BEGIN MATERIAL SUPPLIED

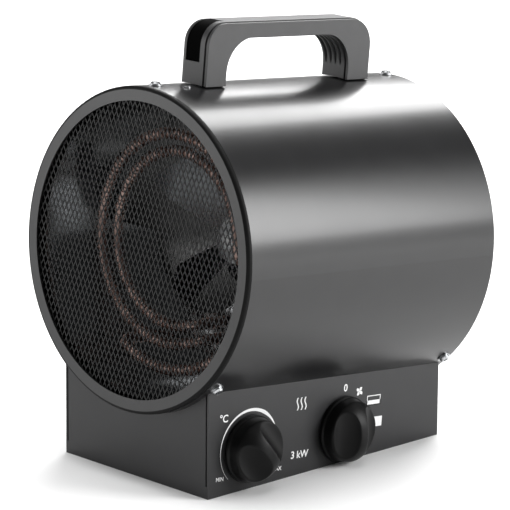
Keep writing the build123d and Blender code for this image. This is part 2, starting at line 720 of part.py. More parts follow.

END MATERIAL SUPPLIED
BEGIN MATERIAL SUPPLIED

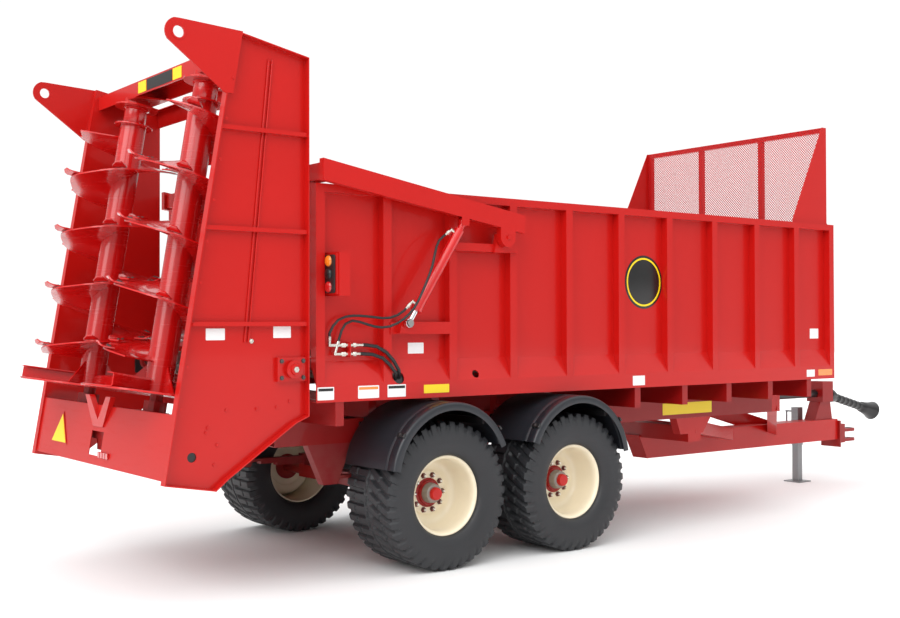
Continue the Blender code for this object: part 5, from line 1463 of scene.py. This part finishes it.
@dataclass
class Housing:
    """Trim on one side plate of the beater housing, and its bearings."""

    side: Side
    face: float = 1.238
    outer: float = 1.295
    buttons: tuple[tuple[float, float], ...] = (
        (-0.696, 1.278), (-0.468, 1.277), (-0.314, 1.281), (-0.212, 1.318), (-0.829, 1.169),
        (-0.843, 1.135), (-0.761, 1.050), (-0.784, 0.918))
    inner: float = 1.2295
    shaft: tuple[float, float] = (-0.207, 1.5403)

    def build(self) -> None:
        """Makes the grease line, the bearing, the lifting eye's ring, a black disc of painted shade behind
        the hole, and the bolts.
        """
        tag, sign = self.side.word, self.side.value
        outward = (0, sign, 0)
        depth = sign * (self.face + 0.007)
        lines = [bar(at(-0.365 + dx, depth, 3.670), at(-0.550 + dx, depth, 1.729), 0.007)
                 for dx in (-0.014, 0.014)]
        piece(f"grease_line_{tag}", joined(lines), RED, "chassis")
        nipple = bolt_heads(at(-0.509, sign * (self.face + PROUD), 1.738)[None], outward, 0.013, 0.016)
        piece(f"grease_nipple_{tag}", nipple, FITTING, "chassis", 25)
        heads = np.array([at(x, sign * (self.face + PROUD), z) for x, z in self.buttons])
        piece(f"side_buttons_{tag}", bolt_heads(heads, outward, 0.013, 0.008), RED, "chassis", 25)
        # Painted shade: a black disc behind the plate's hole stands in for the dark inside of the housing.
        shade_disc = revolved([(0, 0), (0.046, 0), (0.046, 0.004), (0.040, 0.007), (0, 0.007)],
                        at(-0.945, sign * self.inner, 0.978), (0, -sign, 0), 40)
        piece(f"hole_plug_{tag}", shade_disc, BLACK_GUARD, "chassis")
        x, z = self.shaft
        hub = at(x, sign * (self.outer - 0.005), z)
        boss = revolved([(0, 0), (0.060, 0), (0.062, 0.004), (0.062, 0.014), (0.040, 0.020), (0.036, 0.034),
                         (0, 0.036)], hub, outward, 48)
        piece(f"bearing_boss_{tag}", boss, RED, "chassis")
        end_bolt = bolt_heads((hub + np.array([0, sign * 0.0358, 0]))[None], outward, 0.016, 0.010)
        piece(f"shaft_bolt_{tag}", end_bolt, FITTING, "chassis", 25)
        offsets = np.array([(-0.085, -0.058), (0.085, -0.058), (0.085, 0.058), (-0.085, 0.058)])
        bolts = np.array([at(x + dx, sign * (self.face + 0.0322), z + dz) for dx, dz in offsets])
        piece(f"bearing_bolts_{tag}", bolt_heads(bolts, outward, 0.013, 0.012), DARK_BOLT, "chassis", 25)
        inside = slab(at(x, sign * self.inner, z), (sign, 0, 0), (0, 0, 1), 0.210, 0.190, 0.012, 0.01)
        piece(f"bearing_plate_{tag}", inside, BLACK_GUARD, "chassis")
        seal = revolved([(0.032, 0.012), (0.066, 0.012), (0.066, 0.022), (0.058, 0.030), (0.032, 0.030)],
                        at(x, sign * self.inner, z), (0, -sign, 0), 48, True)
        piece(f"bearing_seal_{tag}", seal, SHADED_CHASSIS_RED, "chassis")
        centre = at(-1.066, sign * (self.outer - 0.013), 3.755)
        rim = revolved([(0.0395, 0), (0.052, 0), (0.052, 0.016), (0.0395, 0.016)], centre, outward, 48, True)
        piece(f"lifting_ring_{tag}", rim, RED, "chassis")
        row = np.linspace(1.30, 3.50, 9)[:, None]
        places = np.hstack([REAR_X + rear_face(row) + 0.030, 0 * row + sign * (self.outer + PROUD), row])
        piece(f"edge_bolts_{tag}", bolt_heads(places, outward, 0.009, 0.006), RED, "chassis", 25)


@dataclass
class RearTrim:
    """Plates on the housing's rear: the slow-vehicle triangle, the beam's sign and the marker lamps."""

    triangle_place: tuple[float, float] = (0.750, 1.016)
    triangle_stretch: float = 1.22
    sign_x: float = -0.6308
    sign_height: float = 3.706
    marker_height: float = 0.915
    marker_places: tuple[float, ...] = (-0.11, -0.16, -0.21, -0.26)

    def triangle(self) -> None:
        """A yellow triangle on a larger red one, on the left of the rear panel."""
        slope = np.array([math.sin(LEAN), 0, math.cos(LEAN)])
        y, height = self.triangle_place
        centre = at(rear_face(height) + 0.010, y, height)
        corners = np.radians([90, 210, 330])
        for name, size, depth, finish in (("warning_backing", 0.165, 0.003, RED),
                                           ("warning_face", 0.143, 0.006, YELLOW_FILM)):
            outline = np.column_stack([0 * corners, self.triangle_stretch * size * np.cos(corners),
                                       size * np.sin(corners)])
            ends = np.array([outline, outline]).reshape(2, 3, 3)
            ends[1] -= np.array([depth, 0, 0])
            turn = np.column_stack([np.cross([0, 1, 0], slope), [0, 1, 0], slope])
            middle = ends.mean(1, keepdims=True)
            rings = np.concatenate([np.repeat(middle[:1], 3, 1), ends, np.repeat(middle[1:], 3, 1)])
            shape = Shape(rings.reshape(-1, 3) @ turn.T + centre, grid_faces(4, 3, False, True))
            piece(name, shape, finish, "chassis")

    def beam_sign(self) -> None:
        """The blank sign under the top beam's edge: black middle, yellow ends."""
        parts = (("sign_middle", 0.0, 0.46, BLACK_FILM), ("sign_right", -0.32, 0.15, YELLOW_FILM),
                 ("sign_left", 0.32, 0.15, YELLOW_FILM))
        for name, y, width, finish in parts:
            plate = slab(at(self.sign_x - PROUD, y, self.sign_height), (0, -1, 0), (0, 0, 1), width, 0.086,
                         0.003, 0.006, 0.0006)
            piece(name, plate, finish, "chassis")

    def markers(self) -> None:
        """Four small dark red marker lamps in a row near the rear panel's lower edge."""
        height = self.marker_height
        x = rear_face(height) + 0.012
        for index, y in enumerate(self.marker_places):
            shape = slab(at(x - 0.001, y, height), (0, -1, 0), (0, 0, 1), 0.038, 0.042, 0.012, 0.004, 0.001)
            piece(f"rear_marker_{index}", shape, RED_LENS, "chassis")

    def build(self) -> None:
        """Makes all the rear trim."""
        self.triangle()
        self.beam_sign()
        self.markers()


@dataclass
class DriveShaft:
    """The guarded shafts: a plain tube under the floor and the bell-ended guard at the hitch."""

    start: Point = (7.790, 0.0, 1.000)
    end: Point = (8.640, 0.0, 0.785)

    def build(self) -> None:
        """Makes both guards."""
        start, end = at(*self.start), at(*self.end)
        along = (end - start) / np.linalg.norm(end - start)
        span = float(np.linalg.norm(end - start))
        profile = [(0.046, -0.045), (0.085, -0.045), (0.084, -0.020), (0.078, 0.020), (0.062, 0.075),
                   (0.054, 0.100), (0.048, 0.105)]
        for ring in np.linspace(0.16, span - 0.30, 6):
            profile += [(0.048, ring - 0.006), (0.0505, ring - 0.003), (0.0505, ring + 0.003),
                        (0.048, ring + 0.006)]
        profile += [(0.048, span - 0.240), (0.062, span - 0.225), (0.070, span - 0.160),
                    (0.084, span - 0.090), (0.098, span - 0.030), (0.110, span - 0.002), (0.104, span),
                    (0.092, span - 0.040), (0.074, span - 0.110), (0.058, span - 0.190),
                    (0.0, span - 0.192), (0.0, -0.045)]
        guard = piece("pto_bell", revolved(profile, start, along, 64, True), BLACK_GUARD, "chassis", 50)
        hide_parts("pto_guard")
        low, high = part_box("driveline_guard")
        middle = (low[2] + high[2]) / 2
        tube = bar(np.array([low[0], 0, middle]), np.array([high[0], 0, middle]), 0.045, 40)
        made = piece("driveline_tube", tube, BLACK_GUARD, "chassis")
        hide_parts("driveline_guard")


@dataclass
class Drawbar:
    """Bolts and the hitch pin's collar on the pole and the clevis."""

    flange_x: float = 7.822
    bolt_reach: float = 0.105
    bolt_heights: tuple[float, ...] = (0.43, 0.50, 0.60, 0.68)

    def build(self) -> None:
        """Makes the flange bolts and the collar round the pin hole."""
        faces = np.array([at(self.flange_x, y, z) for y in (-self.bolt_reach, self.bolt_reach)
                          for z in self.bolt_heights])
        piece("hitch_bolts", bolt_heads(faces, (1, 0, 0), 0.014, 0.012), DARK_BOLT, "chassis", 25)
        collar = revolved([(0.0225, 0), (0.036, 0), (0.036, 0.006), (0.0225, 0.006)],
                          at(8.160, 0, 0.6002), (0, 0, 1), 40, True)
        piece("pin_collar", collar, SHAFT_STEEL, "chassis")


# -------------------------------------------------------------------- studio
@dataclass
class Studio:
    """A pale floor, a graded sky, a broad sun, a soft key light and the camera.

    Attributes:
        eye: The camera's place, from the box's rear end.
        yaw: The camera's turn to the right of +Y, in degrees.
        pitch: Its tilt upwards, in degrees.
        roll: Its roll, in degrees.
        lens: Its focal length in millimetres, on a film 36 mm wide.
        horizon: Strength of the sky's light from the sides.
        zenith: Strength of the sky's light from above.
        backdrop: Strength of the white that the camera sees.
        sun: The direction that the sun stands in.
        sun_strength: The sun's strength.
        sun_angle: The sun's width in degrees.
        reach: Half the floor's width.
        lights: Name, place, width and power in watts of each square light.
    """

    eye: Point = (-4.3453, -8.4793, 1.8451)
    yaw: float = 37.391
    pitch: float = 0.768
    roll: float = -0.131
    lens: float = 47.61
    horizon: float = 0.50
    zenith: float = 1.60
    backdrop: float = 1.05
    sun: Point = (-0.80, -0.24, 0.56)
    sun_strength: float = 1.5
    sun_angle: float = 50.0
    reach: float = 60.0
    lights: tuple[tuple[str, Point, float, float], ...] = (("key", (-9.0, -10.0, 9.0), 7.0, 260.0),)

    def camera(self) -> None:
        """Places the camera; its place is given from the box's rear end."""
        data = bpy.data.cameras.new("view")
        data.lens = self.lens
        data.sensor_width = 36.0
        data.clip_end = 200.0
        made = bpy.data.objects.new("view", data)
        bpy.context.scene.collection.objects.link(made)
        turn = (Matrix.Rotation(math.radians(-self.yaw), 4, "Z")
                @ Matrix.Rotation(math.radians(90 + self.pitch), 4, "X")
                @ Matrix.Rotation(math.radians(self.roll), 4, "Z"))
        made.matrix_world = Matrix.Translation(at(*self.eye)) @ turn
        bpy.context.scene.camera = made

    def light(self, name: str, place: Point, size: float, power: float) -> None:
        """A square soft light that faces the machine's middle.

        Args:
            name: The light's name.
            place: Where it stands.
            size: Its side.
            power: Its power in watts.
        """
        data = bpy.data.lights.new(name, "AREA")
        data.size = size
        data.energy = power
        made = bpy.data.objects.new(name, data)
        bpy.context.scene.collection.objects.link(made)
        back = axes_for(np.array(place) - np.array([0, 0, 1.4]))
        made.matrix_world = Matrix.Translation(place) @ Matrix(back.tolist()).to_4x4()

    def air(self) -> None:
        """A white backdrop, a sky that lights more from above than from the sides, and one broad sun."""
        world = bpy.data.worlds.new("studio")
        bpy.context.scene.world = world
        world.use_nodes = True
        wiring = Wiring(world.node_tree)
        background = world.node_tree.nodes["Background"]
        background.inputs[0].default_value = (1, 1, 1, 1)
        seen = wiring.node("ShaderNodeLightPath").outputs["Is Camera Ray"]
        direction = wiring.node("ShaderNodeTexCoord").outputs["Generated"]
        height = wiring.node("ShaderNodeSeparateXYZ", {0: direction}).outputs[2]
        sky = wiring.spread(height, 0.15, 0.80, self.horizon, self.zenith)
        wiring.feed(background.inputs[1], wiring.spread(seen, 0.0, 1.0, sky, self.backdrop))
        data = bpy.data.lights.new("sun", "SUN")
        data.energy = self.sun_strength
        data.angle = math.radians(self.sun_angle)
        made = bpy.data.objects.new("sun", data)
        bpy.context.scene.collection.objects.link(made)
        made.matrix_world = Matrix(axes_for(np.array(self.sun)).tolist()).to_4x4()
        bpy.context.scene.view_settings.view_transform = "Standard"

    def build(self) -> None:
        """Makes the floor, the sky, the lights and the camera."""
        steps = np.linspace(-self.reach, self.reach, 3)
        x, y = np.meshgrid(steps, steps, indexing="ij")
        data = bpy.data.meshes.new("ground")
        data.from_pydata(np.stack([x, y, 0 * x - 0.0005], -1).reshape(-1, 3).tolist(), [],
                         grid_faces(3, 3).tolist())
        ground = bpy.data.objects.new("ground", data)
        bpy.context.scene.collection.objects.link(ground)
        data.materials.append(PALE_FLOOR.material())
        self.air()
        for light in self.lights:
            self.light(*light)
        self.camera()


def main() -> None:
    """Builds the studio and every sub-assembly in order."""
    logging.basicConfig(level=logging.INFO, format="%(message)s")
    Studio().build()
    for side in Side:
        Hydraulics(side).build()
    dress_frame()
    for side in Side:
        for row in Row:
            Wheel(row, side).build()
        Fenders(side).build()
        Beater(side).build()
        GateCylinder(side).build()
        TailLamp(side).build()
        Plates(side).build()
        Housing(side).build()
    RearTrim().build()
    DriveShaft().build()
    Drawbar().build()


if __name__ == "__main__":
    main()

END MATERIAL SUPPLIED

§ EXERCISE GOAL
Beginning with the line containing "Continue the Blender" and ending with the line containing "shaft: tuple[float, float]", extract those lines exactly from the listing above, and only those.

§ REPLY TO THE TASK
Continue the Blender code for this object: part 5, from line 1463 of scene.py. This part finishes it.
@dataclass
class Housing:
    """Trim on one side plate of the beater housing, and its bearings."""

    side: Side
    face: float = 1.238
    outer: float = 1.295
    buttons: tuple[tuple[float, float], ...] = (
        (-0.696, 1.278), (-0.468, 1.277), (-0.314, 1.281), (-0.212, 1.318), (-0.829, 1.169),
        (-0.843, 1.135), (-0.761, 1.050), (-0.784, 0.918))
    inner: float = 1.2295
    shaft: tuple[float, float] = (-0.207, 1.5403)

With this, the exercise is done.